- _The exercise_: Include in the output exactly the lines from the opening of the data through the line containing "the silver is", and nothing more.

- _Given data_:
----

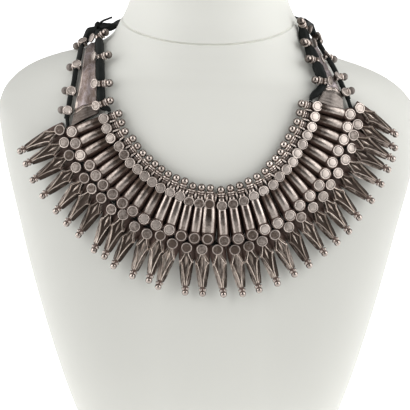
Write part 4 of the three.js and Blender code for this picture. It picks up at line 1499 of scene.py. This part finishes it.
# ---- The add-on ----------------------------------------------------------------------------------------


def colour_of(name, description, default):
    return FloatVectorProperty(name=name, description=description, default=default, subtype="COLOR")


def share_of(name, description, default, most=1.0):
    words = {"name": name, "description": description, "subtype": "FACTOR"}
    return FloatProperty(default=default, min=0, max=most, **words)


def number_of(name, description, default, unit="NONE"):
    return FloatProperty(name=name, description=description, default=default, min=0, unit=unit)


class ChokerSilverLook(PropertyGroup):
    """How the silver is worn and coloured."""

    light: colour_of("Polished", "Silver where it is rubbed bright", (0.86, 0.755, 0.685))
    dark: colour_of("Tarnished", "Silver where it has darkened", (0.21, 0.15, 0.12))
    brown: colour_of("Brown tarnish", "Warmer tarnish on the bars, discs and spears", (0.24, 0.175, 0.14))
    # Its blackened colour also serves the painted shade between bars and spears and under each lower disc.
    black: colour_of("Blackened", "The deepest hollows", (0.03, 0.0185, 0.0145))
    leaf: colour_of("Leaf", "Greyer silver of the leaf terminals", (0.5, 0.44, 0.455))
    tarnish: share_of("Tarnish", "How far the tarnish has spread", 0.22, 0.6)


class ChokerCordLook(PropertyGroup):
    """The black cord."""

    colour: colour_of("Cord", "Colour of the cord's threads", (0.006, 0.007, 0.0065))


class ChokerBustLook(PropertyGroup):
    """The neck bust."""

    colour: colour_of("Cover", "Colour of the bust's cover", (0.76, 0.76, 0.71))
    roughness: share_of("Roughness", "How matt the cover is", 0.55)
    seam: number_of("Seam", "Depth of the neck's seam in millimetres", 1.3)
    sides: IntProperty(name="Sides", description="Points round the bust", default=96, min=24)


class ChokerStageLook(PropertyGroup):
    """Lights and surround."""

    key: number_of("Side lights", "Power of each side light", 14.3, "POWER")
    balance: number_of("Balance", "Right light as a share of the left", 1.08)
    top: number_of("Top light", "Power of the top light", 1.5, "POWER")
    surround: number_of("Surround", "Strength of the surround", 0.5)


class CHOKER_OT_materials(Operator):
    """Makes the silvers, the cord and the bust's cover."""

    bl_idname = "choker.materials"
    bl_label = "Make the materials"

    def execute(self, context):
        make_silvers(context.scene.choker_silver)
        make_cord_material(context.scene.choker_cord)
        make_bust_material(context.scene.choker_bust)
        return {"FINISHED"}


class CHOKER_OT_camera(Operator):
    """Sets the camera in front of the choker."""

    bl_idname = "choker.camera"
    bl_label = "Set the camera"

    def execute(self, context):
        make_camera()
        return {"FINISHED"}


class CHOKER_OT_cords(Operator):
    """Models the two cords that run through the silver."""

    bl_idname = "choker.cords"
    bl_label = "Model the cords"

    def execute(self, context):
        make_cords()
        return {"FINISHED"}


class CHOKER_OT_strands(Operator):
    """Models the four strands with their spacers."""

    bl_idname = "choker.strands"
    bl_label = "Model the strands"

    def execute(self, context):
        make_strands()
        return {"FINISHED"}


class CHOKER_OT_nape(Operator):
    """Models the cord round the nape."""

    bl_idname = "choker.nape"
    bl_label = "Model the nape cord"

    def execute(self, context):
        make_nape()
        return {"FINISHED"}


class CHOKER_OT_tie(Operator):
    """Models the lashed knot and the end of its thread."""

    bl_idname = "choker.tie"
    bl_label = "Model the tie"

    def execute(self, context):
        make_tie()
        return {"FINISHED"}


class CHOKER_OT_bars(Operator):
    """Models the thirty arched bars with their discs and balls."""

    bl_idname = "choker.bars"
    bl_label = "Model the bars"

    def execute(self, context):
        make_bars()
        return {"FINISHED"}


class CHOKER_OT_spears(Operator):
    """Models the thirty-one spears."""

    bl_idname = "choker.spears"
    bl_label = "Model the spears"

    def execute(self, context):
        make_spears()
        return {"FINISHED"}


class CHOKER_OT_terminals(Operator):
    """Models the two leaf terminals."""

    bl_idname = "choker.terminals"
    bl_label = "Model the terminals"

    def execute(self, context):
        make_terminals()
        return {"FINISHED"}


class CHOKER_OT_bust(Operator):
    """Models the neck bust."""

    bl_idname = "choker.bust"
    bl_label = "Model the bust"

    def execute(self, context):
        make_bust(context.scene.choker_bust)
        return {"FINISHED"}


class CHOKER_OT_stage(Operator):
    """Sets the lights, the surround and the floor."""

    bl_idname = "choker.stage"
    bl_label = "Set the stage"

    def execute(self, context):
        make_stage(context.scene.choker_stage)
        return {"FINISHED"}


STEPS = (
    CHOKER_OT_materials,
    CHOKER_OT_camera,
    CHOKER_OT_cords,
    CHOKER_OT_strands,
    CHOKER_OT_nape,
    CHOKER_OT_tie,
    CHOKER_OT_bars,
    CHOKER_OT_spears,
    CHOKER_OT_terminals,
    CHOKER_OT_bust,
    CHOKER_OT_stage,
)
LOOKS = {
    "choker_silver": ChokerSilverLook,
    "choker_cord": ChokerCordLook,
    "choker_bust": ChokerBustLook,
    "choker_stage": ChokerStageLook,
}


class CHOKER_PT_panel(Panel):
    """Lists the choker's sizes, colours and steps."""

    bl_idname = "CHOKER_PT_panel"
    bl_label = "Choker"
    bl_space_type = "VIEW_3D"
    bl_region_type = "UI"
    bl_category = "Choker"

    def draw(self, context):
        for group, look in LOOKS.items():
            box = self.layout.box()
            for name in look.__annotations__:
                box.prop(getattr(context.scene, group), name)
        for step in STEPS:
            self.layout.operator(step.bl_idname)


def register():
    for group, look in LOOKS.items():
        bpy.utils.register_class(look)
        setattr(bpy.types.Scene, group, PointerProperty(type=look))
    for step in (*STEPS, CHOKER_PT_panel):
        bpy.utils.register_class(step)


def unregister():
    for step in reversed((*STEPS, CHOKER_PT_panel)):
        bpy.utils.unregister_class(step)
    for group, look in LOOKS.items():
        delattr(bpy.types.Scene, group)
        bpy.utils.unregister_class(look)


def main():
    register()
    for step in STEPS:
        group, name = step.bl_idname.split(".")
        getattr(getattr(bpy.ops, group), name)()


if __name__ == "__main__":
    main()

----

- _Task response_:
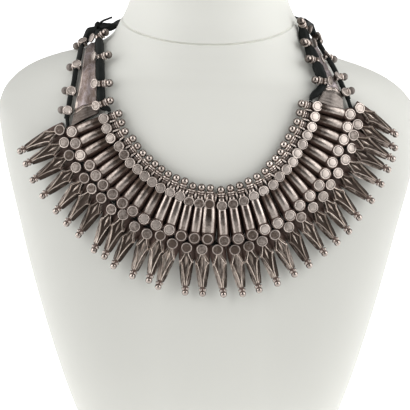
Write part 4 of the three.js and Blender code for this picture. It picks up at line 1499 of scene.py. This part finishes it.
# ---- The add-on ----------------------------------------------------------------------------------------


def colour_of(name, description, default):
    return FloatVectorProperty(name=name, description=description, default=default, subtype="COLOR")


def share_of(name, description, default, most=1.0):
    words = {"name": name, "description": description, "subtype": "FACTOR"}
    return FloatProperty(default=default, min=0, max=most, **words)


def number_of(name, description, default, unit="NONE"):
    return FloatProperty(name=name, description=description, default=default, min=0, unit=unit)


class ChokerSilverLook(PropertyGroup):
    """How the silver is worn and coloured."""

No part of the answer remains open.